Members of the Kremlin-controlled parliament followed a similar path, hailing Gorbachev’s historic role but lamenting the Soviet collapse.

Leonid Slutsky, the head of the foreign affairs committee in the lower house, the State Duma, hailed Gorbachev as “the most remarkable politician of his time,” but described him as a “contradictory” figure whose reforms “played into the hands of those who were trying to wipe the USSR off the world’s map.”

Kremlin spokesperson Dmitry Peskov was more scathing, accusing Gorbachev of harboring “romantic expectations” of post-Soviet detente with the West, adding that “the bloodthirsty nature of our opponents has come to light, and it’s good that we realized that in time.”

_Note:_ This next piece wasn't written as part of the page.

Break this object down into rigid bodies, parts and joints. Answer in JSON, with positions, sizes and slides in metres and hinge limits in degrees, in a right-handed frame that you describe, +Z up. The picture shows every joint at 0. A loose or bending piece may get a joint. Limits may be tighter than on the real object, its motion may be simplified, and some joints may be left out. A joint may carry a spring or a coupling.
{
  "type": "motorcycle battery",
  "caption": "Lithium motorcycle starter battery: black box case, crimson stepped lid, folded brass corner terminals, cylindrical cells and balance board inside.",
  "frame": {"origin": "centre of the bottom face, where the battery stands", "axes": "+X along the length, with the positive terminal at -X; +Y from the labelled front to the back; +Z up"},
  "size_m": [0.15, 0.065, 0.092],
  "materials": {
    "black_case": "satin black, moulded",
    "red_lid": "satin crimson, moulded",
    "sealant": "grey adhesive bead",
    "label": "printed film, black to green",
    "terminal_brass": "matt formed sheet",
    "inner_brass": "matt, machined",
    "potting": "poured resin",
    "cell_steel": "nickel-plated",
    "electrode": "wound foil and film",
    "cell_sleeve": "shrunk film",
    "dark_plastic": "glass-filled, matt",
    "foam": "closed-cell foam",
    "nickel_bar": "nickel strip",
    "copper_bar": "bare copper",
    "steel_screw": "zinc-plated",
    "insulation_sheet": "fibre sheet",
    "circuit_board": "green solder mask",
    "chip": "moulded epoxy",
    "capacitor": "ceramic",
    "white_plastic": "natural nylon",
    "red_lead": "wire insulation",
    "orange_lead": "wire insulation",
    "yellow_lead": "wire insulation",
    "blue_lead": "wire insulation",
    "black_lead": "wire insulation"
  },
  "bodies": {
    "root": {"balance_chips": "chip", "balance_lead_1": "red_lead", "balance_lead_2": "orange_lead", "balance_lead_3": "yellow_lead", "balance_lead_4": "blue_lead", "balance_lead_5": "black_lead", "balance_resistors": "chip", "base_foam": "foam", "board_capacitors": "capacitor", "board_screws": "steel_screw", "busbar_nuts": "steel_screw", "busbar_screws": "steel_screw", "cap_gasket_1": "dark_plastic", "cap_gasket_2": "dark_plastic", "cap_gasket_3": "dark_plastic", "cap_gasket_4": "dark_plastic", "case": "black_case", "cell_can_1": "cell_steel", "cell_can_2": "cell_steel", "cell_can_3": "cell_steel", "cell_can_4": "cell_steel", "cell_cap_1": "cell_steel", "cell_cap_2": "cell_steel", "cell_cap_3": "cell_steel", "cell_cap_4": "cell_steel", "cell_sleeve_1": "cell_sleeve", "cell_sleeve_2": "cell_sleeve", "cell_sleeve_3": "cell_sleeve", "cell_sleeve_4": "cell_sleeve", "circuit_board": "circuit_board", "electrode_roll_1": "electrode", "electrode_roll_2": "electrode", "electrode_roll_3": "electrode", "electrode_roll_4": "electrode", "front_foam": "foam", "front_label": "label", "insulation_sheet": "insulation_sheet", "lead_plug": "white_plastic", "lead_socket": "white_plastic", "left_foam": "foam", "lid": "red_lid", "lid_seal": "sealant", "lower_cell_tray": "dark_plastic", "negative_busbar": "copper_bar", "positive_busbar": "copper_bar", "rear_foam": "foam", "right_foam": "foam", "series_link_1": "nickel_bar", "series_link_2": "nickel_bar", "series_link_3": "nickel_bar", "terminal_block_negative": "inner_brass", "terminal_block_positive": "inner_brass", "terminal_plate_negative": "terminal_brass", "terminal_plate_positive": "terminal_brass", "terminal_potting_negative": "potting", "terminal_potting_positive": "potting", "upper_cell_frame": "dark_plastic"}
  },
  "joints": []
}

Nikolai Kolomeitsev, the deputy head of the Communist faction in the Duma, went even further, denouncing Gorbachev as a “traitor” who “destroyed the state.”

Gorbachev’s foundation said that he will be buried at Moscow’s Novodevichy cemetery next to his wife. The date hasn’t been set yet and it wasn’t immediately clear whether he will be given a state funeral.